Not only does the New Delhi-Agartala train service establish a direct link between New Delhi and the north-east it made Bangladesh—which provides the land bridge connecting the two parts of India—a direct stakeholder in India’s Look East strategy.
The lack of connectivity between the north-east and mainland India has been one of the reasons for the region lagging behind. It is now of greater public policy focus with the National Democratic Alliance.
There are other implications as well. For starters, it also melds well with India’s plans to open links between the states in the northeast and South East Asia. India is already looking at plans to complete a road link from its northeast through Myanmar to Thailand.
Development to counter insurgency
Ties between India and Bangladesh have seen a remarkable upswing in recent years especially since 2008 when the Awami League’s Sheikh Hasina took over as prime minister.
Relations got another leg up after the Indian parliament ratified a long pending land boundary pact with Bangladesh last May. This opened the doors for improved cooperation between the two countries including the development of India’s northeast.

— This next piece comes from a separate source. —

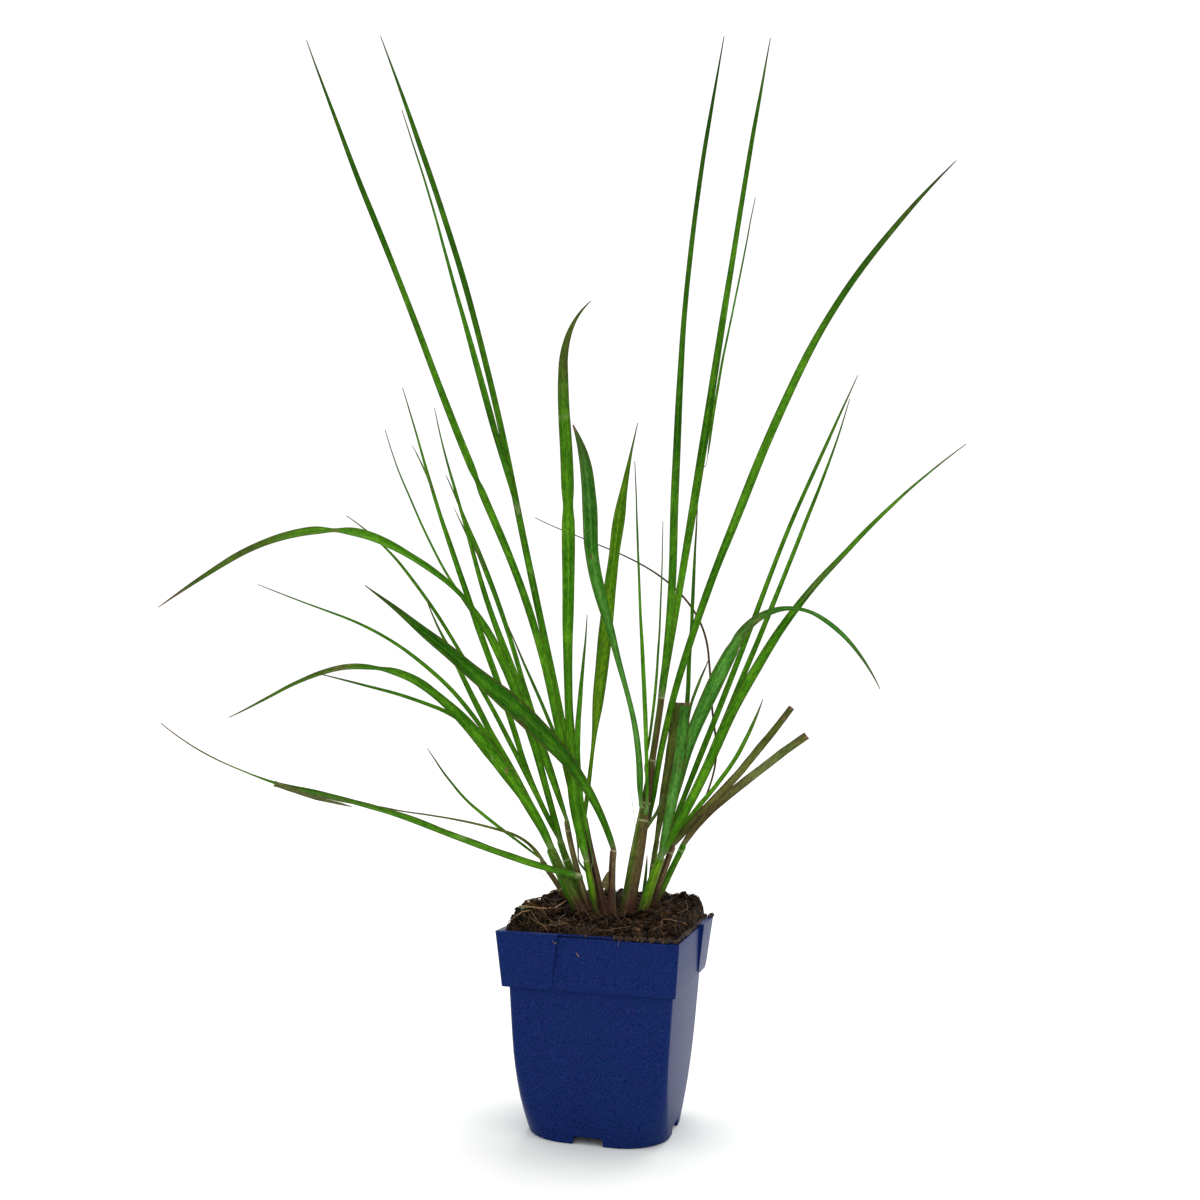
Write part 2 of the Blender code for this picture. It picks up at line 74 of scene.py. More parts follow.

Linking development of India’s north-east with that of Bangladesh has been something that has been on the Indian agenda for years. This is primarily because many of the insurgent groups active in the northeast have been using Bangladesh as a base.
One of the first acts of the India friendly Sheikh Hasina government, soon after it was elected to office for the first time in 2008, was to hand over key leaders of the banned United Liberated Front of Assam (ULFA) militant group, together with other militants wanted in India for terrorist crimes. The ULFA was known to have bases in Bangladesh as are some other half a dozen anti-India groups operating in India’s northeast.
Since prime minister Narendra Modi took office in May 2014, his government has made development of India’s northeastern region a priority. In the 2016-17 budget, an allocation of more than Rs.33,000crore has been made for the development of the northeast and gave a personal touch to it by undertaking several visits to the region.
“Development of the northeastern states mean ensuring jobs for the youth which prevents them from taking up arms and joining militant groups,” said a government official who did not wish to be named. “The situation in the region is improving with India opening trade points with Bangladesh and Myanmar as well as various connectivity projects linking the northeast to Delhi, within the region itself as well as neighbouring countries,” said the official.
“More trade, greater the prosperity and lesser the chance of youth getting involved in militant activities. And trade with Bangladesh is a key part of this strategy,” the official said.
On Sunday, Prabhu said the railways will invest more than Rs.7,000crore in the current fiscal year to develop its network in the seven north-eastern states.
A win-win situation
The Agartala-Akhaura rail link will be a key railway connection between the two countries. Akhaura in south eastern Bangladesh is an important railway junction which connects Chittagong port, resource-rich Sylhet and Dhaka.
According to a second Indian official, “The Agartala Akhaura [Bangladesh] link will give full rail connectivity from east to west of Bangladesh and will greatly facilitate India-Bangladesh trade and people to people ties.
“It is also expected to facilitate transit from Chittagong and Mongla ports to Tripura and India’s northeast” the official said. In other words, Indian ships could dock in Chittagong port and use the rail link to access India’s north-east.
“This is a win-win sitaution for both countries. It will help increased trade between India and the seven states of the northeast that will bring with it prosperity for the region. Bangladesh is also looking at development, jobs for its people. Their goals as similar to ours and that is why this will benefit both sides,” the second official said.
India already has bus links connecting Dhaka and Kolkata and Agartala and Dhaka. There is also a train link between Dhaka and Kolkata. When the Agartala-Akhaura link becomes operational, it could potentially provide connectivity all the way to New Delhi.